John Stankey | CEO, AT&T
Quotable re: Spectrum
"To be sure, spectrum is a lifeblood of our wireless business. We've always invested in it strategically. We always have been very satisfied with the decisions we've made on investment there, and I don't expect that to change."
John Stankey | CEO, AT&T
Verizon
Net additions of 300,000 (including mobility and broadband)
Net loss of 51,000 for postpaid phone
$5.2B in free cash flow, $8.8B year to date for first half 2025, +3.6% increase over first half of 2024
Range raised to $19.5B - $20.5B
The increase is driven by an estimated benefit of $1.5 billion to $2 billion from the recently enacted tax legislation, as well as the disciplined operational execution that drove our strong adjusted EBITDA and free cash flow performance in the first half of the year.

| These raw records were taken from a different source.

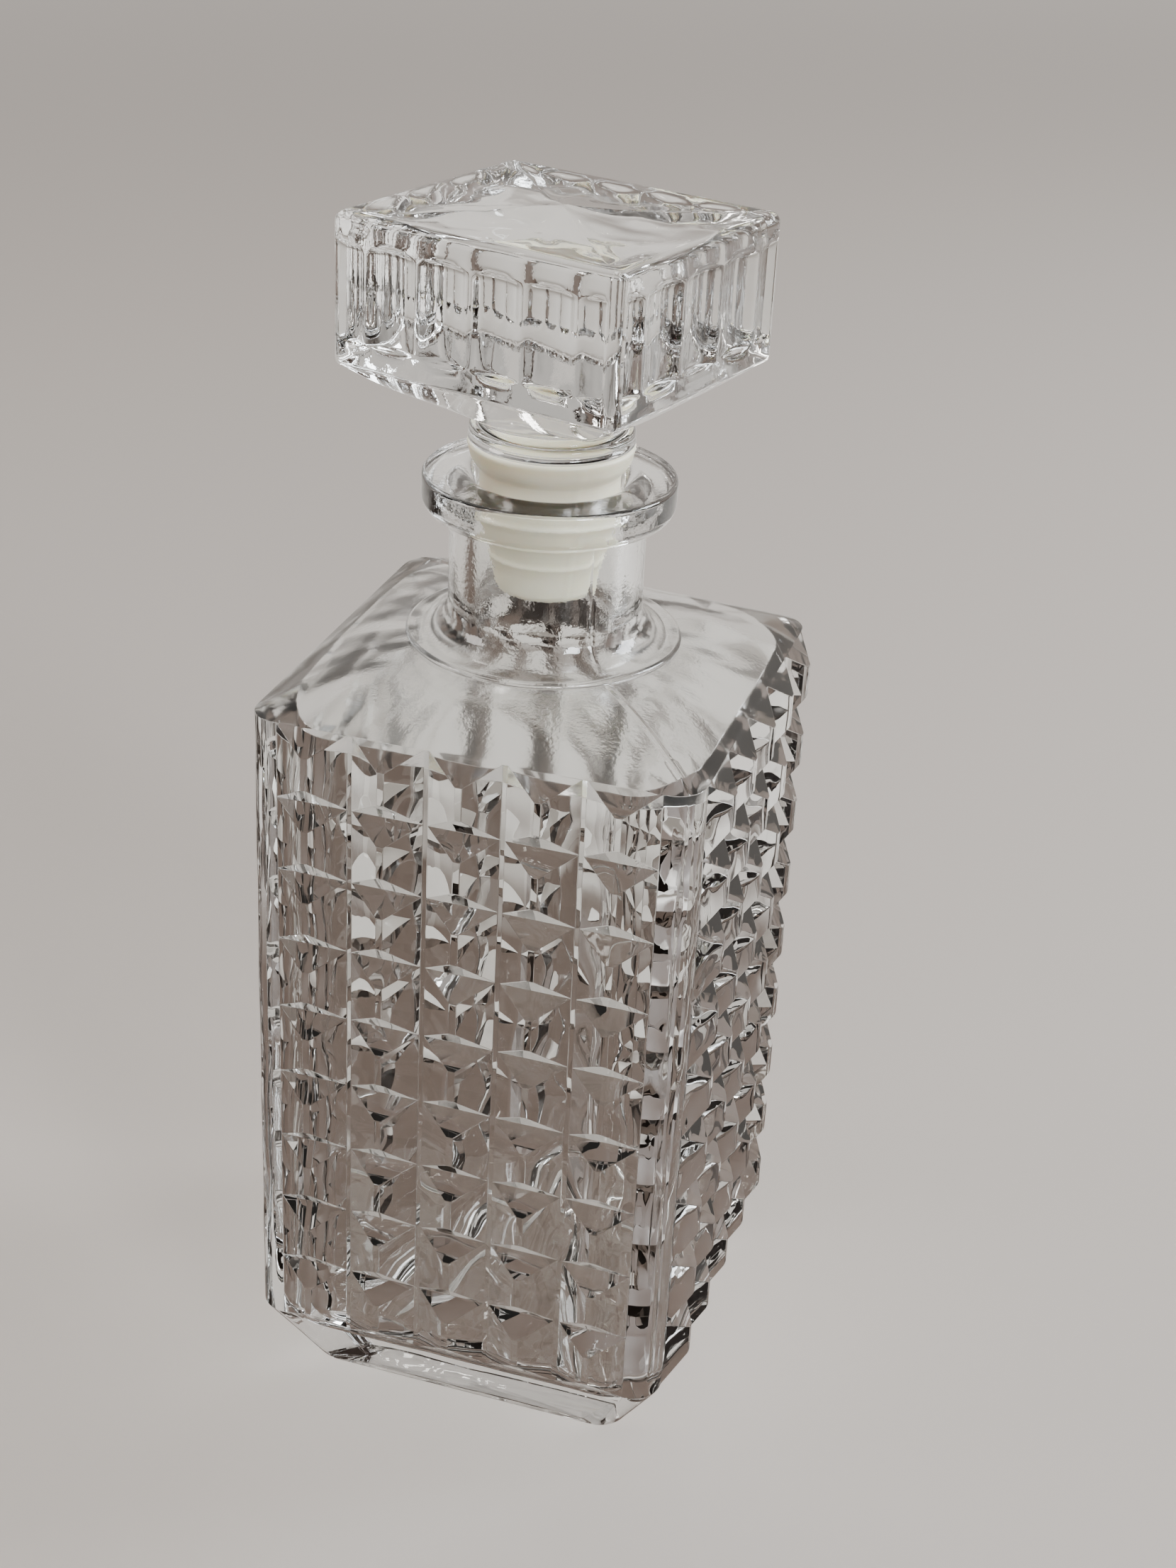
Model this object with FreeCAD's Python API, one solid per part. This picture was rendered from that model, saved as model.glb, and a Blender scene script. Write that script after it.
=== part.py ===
import FreeCAD, Part
import math
import os
from FreeCAD import Vector

# Square faceted glass decanter with a glass stopper in a soft sealing collar.
# Millimetres. +Z is up, the front face looks along -Y, and the origin is the centre of the foot.

# Body: every face carries columns x rows of hip-roof studs between V grooves.
columns = 5
rows = 9
column_pitch = 14.4
row_pitch = 14.7
groove_depth = 3.6
ridge_flat = 1.3        # width of the flat on top of each stud's ridge
hip_run = 4.1           # height taken by each sloping end of a stud
corner_round = 5.7      # radius of the smooth vertical corners, measured at the groove floors

# Foot and shoulder.
heel_height = 17.85     # the inward bevel below the studs
foot_inset = 9.2        # how far the foot stands in from the groove floors
foot_corner = 5.0
shoulder_mid_rise = 4.1
shoulder_mid_inset = 7.7
shoulder_mid_corner = 15.0
ring_overhang = 7.7     # how far the ring stands out from the neck
ring_rise = 8.0         # top of the ring above the studs
ring_height = 2.4
ring_edge = 0.9

# Neck and lip.
neck_wall = 4.8
neck_height = 30.4      # from the top of the ring to the lip's top
flare_radius = 6.2
lip_overhang = 5.2      # how far the lip stands out from the neck
lip_height = 5.8
lip_edge = 0.8
lip_under = 4.0         # rounding below the lip's rim
bore_radius = 13.2
mouth_round = 3.4

# Inside of the bottle.
wall = 5.6              # from the groove floors to the cavity
cavity_corner = 9.0
base_thickness = 14.0
cavity_bottom_inset = 5.0
cavity_bottom_rise = 6.0
shoulder_wall = 5.2
throat_flare = 7.5

# Stopper: fluted head, flange and stem in one piece of glass.
head_length = 58.0
head_width = 54.0
head_turn = -15.4       # degrees about Z, as the stopper happens to stand
head_gap = 20.3         # bottom of the head's walls above the lip
head_height = 26.7
head_corner = 2.4       # width of each vertical corner post, along the sides
head_crown = 1.2        # rise of the shallow four-sided crown
flutes_long = 5
flutes_short = 4
flute_depth = 1.7
flute_land = 0.8        # width of the crest left between two flutes
flute_bottom_rim = 4.3
flute_top_rim = 4.6
under_length = 36.0
under_width = 34.0
under_drop = 8.4
flange_inset = 0.15     # how far the flange's rim stands in from the collar's brim
flange_overhang = 1.9   # how far the flange stands out from the glass above it
flange_height = 2.9
flange_step = 0.8
stem_end_radius = 7.0
stem_length = 26.0

# Collar: soft sleeve on the stem, sealing in the bore.
collar_brim_gap = 6.0   # collar's top face above the lip
collar_brim_overhang = 2.05
collar_fit = 0.08       # radial clearance of the top rib in the bore
stem_fit = 0.08         # radial clearance of the stem in the collar
flange_fit = 0.08       # axial gap between the flange and the collar's top
collar_body_inset = 0.35
collar_wall = 1.8
rib_height = 1.2
rib_pitch = 4.6
rib_stand = 0.45
ribs = 3
collar_end_wall = 1.9
collar_floor = 1.6

# Radii, levels and half widths that follow from the sizes above.
neck_radius = bore_radius + neck_wall
lip_radius = neck_radius + lip_overhang
ring_radius = neck_radius + ring_overhang
collar_brim_radius = bore_radius + collar_brim_overhang
stem_top_radius = bore_radius - collar_fit - collar_body_inset - collar_wall - stem_fit
flange_radius = collar_brim_radius - flange_inset
stub_radius = flange_radius - flange_overhang
face_half = columns * column_pitch / 2
floor_half = face_half + corner_round
body_half = floor_half + groove_depth
body_top = heel_height + rows * row_pitch
ring_top = body_top + ring_rise
lip_top = ring_top + neck_height
lip_bottom = lip_top - lip_height
collar_top = lip_top + collar_brim_gap
flange_bottom = collar_top + flange_fit
flange_top = flange_bottom + flange_height
head_bottom = lip_top + head_gap
head_top = head_bottom + head_height


def rounded_square(half, corner, z):
    s = half - corner
    d = corner * math.sqrt(0.5)
    edges = []
    for k in range(4):
        a = math.radians(90 * k)
        turn = lambda x, y: Vector(x * math.cos(a) - y * math.sin(a), x * math.sin(a) + y * math.cos(a), z)
        edges.append(Part.LineSegment(turn(-s, -half), turn(s, -half)).toShape())
        edges.append(Part.Arc(turn(s, -half), turn(s + d, -s - d), turn(half, -s)).toShape())
    return Part.Wire(edges)


def stack(sections):
    solids = []
    for low, high in zip(sections, sections[1:]):
        wires = [rounded_square(*low), rounded_square(*high)]
        solids.append(Part.makeLoft(wires, True, True))
    return solids


def revolved(points):
    edges = []
    for item, following in zip(points, points[1:] + points[:1]):
        start = Vector(item[0], 0, item[1])
        end = Vector(following[0], 0, following[1])
        if len(item) == 4:
            edges.append(Part.Arc(start, Vector(item[2], 0, item[3]), end).toShape())
        else:
            edges.append(Part.LineSegment(start, end).toShape())
    return Part.Face(Part.Wire(edges)).revolve(Vector(0, 0, 0), Vector(0, 0, 1), 360)


def arc_mid(centre_r, centre_z, radius, degrees):
    a = math.radians(degrees)
    return centre_r + radius * math.cos(a), centre_z + radius * math.sin(a)


def joined(solids):
    return solids[0].multiFuse(solids[1:]).removeSplitter()


# Studded walls: an extruded plan with the vertical grooves in it, then the level grooves cut in.
def studded_walls():
    edges = []
    d = corner_round * math.sqrt(0.5)
    for k in range(4):
        a = math.radians(90 * k)
        turn = lambda x, y: Vector(x * math.cos(a) - y * math.sin(a), x * math.sin(a) + y * math.cos(a),
                                   heel_height)
        outline = [(-face_half, -floor_half)]
        for c in range(columns):
            mid = -face_half + (c + 0.5) * column_pitch
            outline.append((mid - ridge_flat / 2, -body_half))
            outline.append((mid + ridge_flat / 2, -body_half))
            outline.append((mid + column_pitch / 2, -floor_half))
        for p, q in zip(outline, outline[1:]):
            edges.append(Part.LineSegment(turn(*p), turn(*q)).toShape())
        edges.append(Part.Arc(turn(face_half, -floor_half), turn(face_half + d, -face_half - d),
                              turn(floor_half, -face_half)).toShape())
    walls = Part.Face(Part.Wire(edges)).extrude(Vector(0, 0, rows * row_pitch))
    cutters = []
    reach = groove_depth * 1.5
    rise = hip_run * 1.5
    for r in range(rows + 1):
        z = heel_height + r * row_pitch
        for k in range(4):
            tip = Vector(-body_half, -floor_half, z)
            low = Vector(-body_half, -floor_half - reach, z - rise)
            high = Vector(-body_half, -floor_half - reach, z + rise)
            cutter = Part.Face(Part.makePolygon([tip, low, high, tip])).extrude(Vector(2 * body_half, 0, 0))
            cutters.append(cutter.rotate(Vector(0, 0, 0), Vector(0, 0, 1), 90 * k))
    return walls.cut(cutters)


def bottle():
    heel = stack([(floor_half - foot_inset, foot_corner, 0), (floor_half, corner_round, heel_height)])
    shoulder_mid = (floor_half - shoulder_mid_inset, shoulder_mid_corner, body_top + shoulder_mid_rise)
    shoulder_top = (ring_radius - 0.4, ring_radius - 0.9, ring_top - ring_height / 2)
    shoulder = stack([(floor_half, corner_round, body_top), shoulder_mid, shoulder_top])
    flare_end = ring_top + flare_radius
    flare_foot = neck_radius + flare_radius
    ring_round = arc_mid(ring_radius - ring_edge, ring_top - ring_edge, ring_edge, 45)
    flare = arc_mid(flare_foot, flare_end, flare_radius, 225)
    under_z = lip_bottom + lip_under - lip_height / 3
    under = arc_mid(lip_radius - lip_under, under_z, lip_under, -45)
    rim = arc_mid(lip_radius - lip_edge, lip_top - lip_edge, lip_edge, 45)
    neck = revolved([
        (0, ring_top - ring_height),
        (ring_radius, ring_top - ring_height),
        (ring_radius, ring_top - ring_edge, *ring_round),
        (ring_radius - ring_edge, ring_top),
        (flare_foot, ring_top, *flare),
        (neck_radius, flare_end),
        (neck_radius, under_z - lip_under),
        (lip_radius - lip_under, under_z - lip_under, *under),
        (lip_radius, under_z),
        (lip_radius, lip_top - lip_edge, *rim),
        (lip_radius - lip_edge, lip_top),
        (0, lip_top),
    ])
    outside = joined(heel + [studded_walls()] + shoulder + [neck])

    cavity_half = floor_half - wall
    inner_mid = (shoulder_mid[0] - wall, shoulder_mid_corner - 2, shoulder_mid[2] - shoulder_wall)
    throat_half = bore_radius + throat_flare
    inner_top = (throat_half, throat_half - 0.5, body_top + ring_rise - shoulder_wall - ring_height / 2)
    cavity = stack([
        (cavity_half - cavity_bottom_inset, cavity_corner, base_thickness),
        (cavity_half, cavity_corner, base_thickness + cavity_bottom_rise),
        (cavity_half, cavity_corner, body_top - shoulder_wall),
        inner_mid,
        inner_top,
    ])
    throat_foot = inner_top[2] - 1
    throat = arc_mid(throat_half, throat_foot + throat_flare, throat_flare, 225)
    mouth = arc_mid(bore_radius + mouth_round, lip_top - mouth_round, mouth_round, 135)
    bore = revolved([
        (0, throat_foot),
        (throat_half, throat_foot, *throat),
        (bore_radius, throat_foot + throat_flare),
        (bore_radius, lip_top - mouth_round, *mouth),
        (bore_radius + mouth_round, lip_top),
        (bore_radius + mouth_round, lip_top + 1),
        (0, lip_top + 1),
    ])
    return outside.cut(joined(cavity + [bore]))


def chamfered_plate(length, width, corner, z):
    x = length / 2
    y = width / 2
    c = corner
    points = [(-x + c, -y), (x - c, -y), (x, -y + c), (x, y - c), (x - c, y), (-x + c, y), (-x, y - c),
              (-x, -y + c)]
    return Part.makePolygon([Vector(px, py, z) for px, py in points + points[:1]])


def flute_cutters(side, across, count):
    run = side - 2 * head_corner
    pitch = run / count
    width = pitch - flute_land
    radius = (width * width / 4 + flute_depth * flute_depth) / (2 * flute_depth)
    height = head_height - flute_bottom_rim - flute_top_rim
    axis_y = -across / 2 - radius + flute_depth
    cutters = []
    for i in range(count + 1):
        x = -run / 2 + i * pitch
        tool = Part.makeCylinder(radius, height, Vector(x, axis_y, head_bottom + flute_bottom_rim))
        window = Part.makeBox(run, across, height,
                              Vector(-run / 2, -across / 2 - radius, head_bottom + flute_bottom_rim))
        cutters.append(tool.common(window))
    return cutters


def stopper():
    base = chamfered_plate(head_length, head_width, head_corner, head_bottom)
    block = Part.Face(base).extrude(Vector(0, 0, head_height))
    plate = chamfered_plate(head_length, head_width, head_corner, head_top)
    tip = chamfered_plate(head_length / 20, head_width / 20, head_corner / 20, head_top + head_crown)
    crown = Part.makeLoft([plate, tip], True, True)
    cutters = []
    for k in range(2):
        long_side = flute_cutters(head_length, head_width, flutes_long)
        short_side = flute_cutters(head_width, head_length, flutes_short)
        for tool in long_side:
            cutters.append(tool.rotate(Vector(0, 0, 0), Vector(0, 0, 1), 180 * k))
        for tool in short_side:
            cutters.append(tool.rotate(Vector(0, 0, 0), Vector(0, 0, 1), 90 + 180 * k))
    under_z = head_bottom - under_drop
    under = Part.makeLoft([chamfered_plate(under_length, under_width, head_corner, under_z), base], True, True)
    head = joined([block.cut(cutters), crown, under])
    stem = revolved([
        (0, flange_bottom - stem_length),
        (stem_end_radius, flange_bottom - stem_length),
        (stem_top_radius, flange_bottom),
        (flange_radius - flange_step, flange_bottom),
        (flange_radius, flange_bottom + flange_step),
        (flange_radius, flange_top - flange_step),
        (flange_radius - flange_step, flange_top),
        (stub_radius, flange_top),
        (stub_radius, under_z + 1),
        (0, under_z + 1),
    ])
    return joined([head, stem]).rotate(Vector(0, 0, 0), Vector(0, 0, 1), head_turn)


# The sleeve narrows downwards. The top rib is the sealing fit in the bore; the others stand clear.
def collar():
    seal = bore_radius - collar_fit
    body = seal - collar_body_inset
    slope = (stem_top_radius - stem_end_radius) / stem_length
    end_z = flange_bottom - stem_length
    inner_end = stem_end_radius + stem_fit
    inner_top = stem_end_radius + slope * (collar_top - end_z) + stem_fit
    outer_end = inner_end + collar_end_wall
    rib_z = lip_top - mouth_round - rib_height * 2
    low_z = end_z - collar_floor - stem_fit
    taper = (body - outer_end) / (rib_z - low_z)
    brim_under = lip_top + collar_brim_gap / 5
    points = [
        (0, end_z - stem_fit),
        (inner_end, end_z - stem_fit),
        (inner_top, collar_top),
        (collar_brim_radius, collar_top),
        (collar_brim_radius - 0.6, collar_top - collar_brim_gap / 2),
        (body + 0.5, brim_under),
        (body, brim_under - 0.6),
    ]
    z = rib_z
    for i in range(ribs):
        here = body - taper * (rib_z - z)
        points.append((here, z + rib_height))
        points.append((here + rib_stand if i else seal, z + rib_height * 0.7))
        points.append((here + rib_stand if i else seal, z + rib_height * 0.3))
        points.append((here - taper * rib_height, z))
        z -= rib_pitch
    points.append((outer_end, low_z + 0.8))
    points.append((outer_end - 0.8, low_z))
    points.append((0, low_z))
    return revolved(points)


os.makedirs("parts", exist_ok=True)
pieces = {"bottle": bottle(), "stopper": stopper(), "stopper_collar": collar()}
for name, shape in pieces.items():
    if shape.ShapeType == "Compound":
        shape = shape.Solids[0]
    shape.exportStep("parts/" + name + ".step")
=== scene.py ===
import math
import bmesh
import bpy
import numpy as np
from mathutils import Matrix, Vector, noise


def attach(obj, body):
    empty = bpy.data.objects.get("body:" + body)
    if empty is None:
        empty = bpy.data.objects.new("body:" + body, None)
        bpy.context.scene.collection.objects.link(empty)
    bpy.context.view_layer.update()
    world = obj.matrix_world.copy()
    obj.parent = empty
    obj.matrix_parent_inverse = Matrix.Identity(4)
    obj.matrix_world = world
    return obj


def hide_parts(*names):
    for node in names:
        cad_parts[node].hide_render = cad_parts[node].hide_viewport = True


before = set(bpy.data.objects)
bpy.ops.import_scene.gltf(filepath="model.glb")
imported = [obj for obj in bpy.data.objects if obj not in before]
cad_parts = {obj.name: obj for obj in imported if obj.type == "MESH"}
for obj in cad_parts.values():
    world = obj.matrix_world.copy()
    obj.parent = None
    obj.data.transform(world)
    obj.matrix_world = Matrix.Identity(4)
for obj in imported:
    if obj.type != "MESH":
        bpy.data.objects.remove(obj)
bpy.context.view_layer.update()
scene = bpy.context.scene
mm = 0.001

# --- Camera ---------------------------------------------------------------------------------------
# Held by hand in front of the decanter, a little to its right and above the stopper, and tipped a
# few degrees.
camera_place = Vector((120.6, -385.4, 335.0)) * mm
camera_turn = math.radians(15.989)
camera_height = math.radians(27.413)
camera_roll = math.radians(3.092)

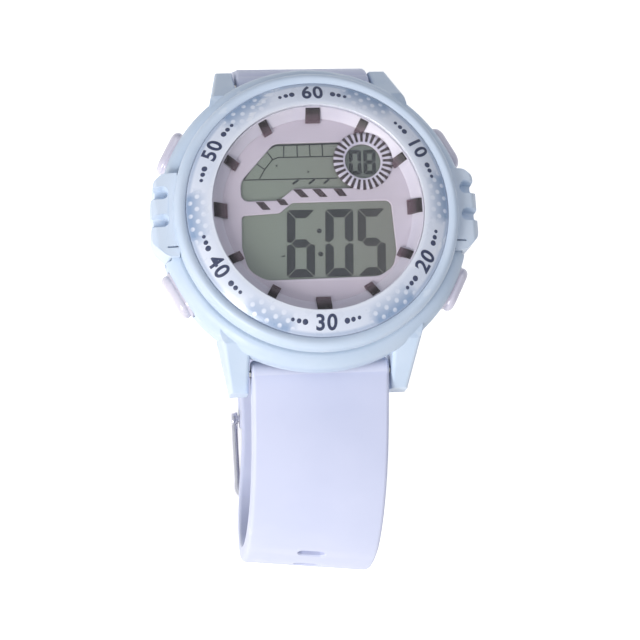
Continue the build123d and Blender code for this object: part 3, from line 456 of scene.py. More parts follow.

$8B Capex for first half 2025, down slightly from $8.1B in prior year as Fios and C-band achieved efficiencies
C-Band (mid-band) deployment - ahead of schedule, to reach 80-90% of planned sites by year end
Fiber build - on pace for 650,000 annually
Frontier Transaction - on track for Q1/2026 close - received regulatory approval for the Frontier acquisition from eight states, FCC, and DOJ, and remains "on track for an early 2026 close."
On track for goal of 8-9 million FWA (Fixed Wireless Access) subscribers by 2028
Quotable re: Spectrum
“When it comes to spectrum, I mean, I think that what we have we're sitting on a really good position on spectrum, and we have C-band, millimeter wave, or low band, and that's what you see are deploying right now. So we feel good about where we are with spectrum. Then I've said all the time that the U.S. all the time needs more spectrum, especially as 6G comes up, etcetera, in order to stay competitive. And being the most digitalized country in the world. So we're, of course, thinking it's good that's part of the bill, but as you rightfully said, it still needs to be optional."